How to manage the historic data?

Hi All,
The HistoryService provides the interfaces to interact with historic data. Any process instance, including unfinished, finished and deleted can be retrieved via HistoryService.

Here comes my question:

  1. If our system generates more than 100,000 process instances per year, it seems like the history table volume will keep increasing. What kind of action we have to take to optimize it? Maybe something like scheduled archiving? Any advice?

  2. There definitely are lots of deleted process instance historic data, we maybe want to clean it every 3 months. Then how can I query all the deleted process instances? It looks like historyService.createHistoricProcessInstanceQuery() does not provide a method to filter it out.

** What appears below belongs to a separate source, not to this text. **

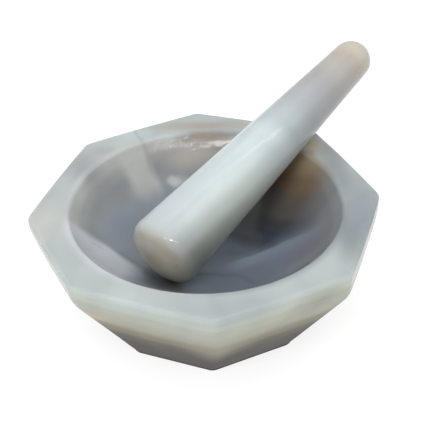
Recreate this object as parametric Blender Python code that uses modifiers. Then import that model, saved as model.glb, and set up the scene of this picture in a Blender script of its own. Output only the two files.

  3. If we are doing the database migration someday. If there any way we can migrate the workflow data as well? Backup & restore might not help because the database might be different.

Thanks for any help in advance.

@GhostFox for long term history we always look at using: https://docs.camunda.org/manual/7.5/user-guide/process-engine/history/#provide-a-custom-history-backend

This way the history is not part of the main database.

We have also been looking at “super” longer term storage practices (10+ years), where we are approaching millions of process instances per year.

This is a very common concern for production systems and i’d suggest you take a look a this blog post on the subject.

It will point to a consulting snippet on github that you might be able to use to manage your history better.

Thanks guys, for your always super quick and problem solving responses.

BTW, I am using Camunda grails plugin. I like to know if there any grails/groovy oriented historic data archive solution instead of dealing with native SQL statement.

We like to use grails quartz job to handle the data.

Any luck?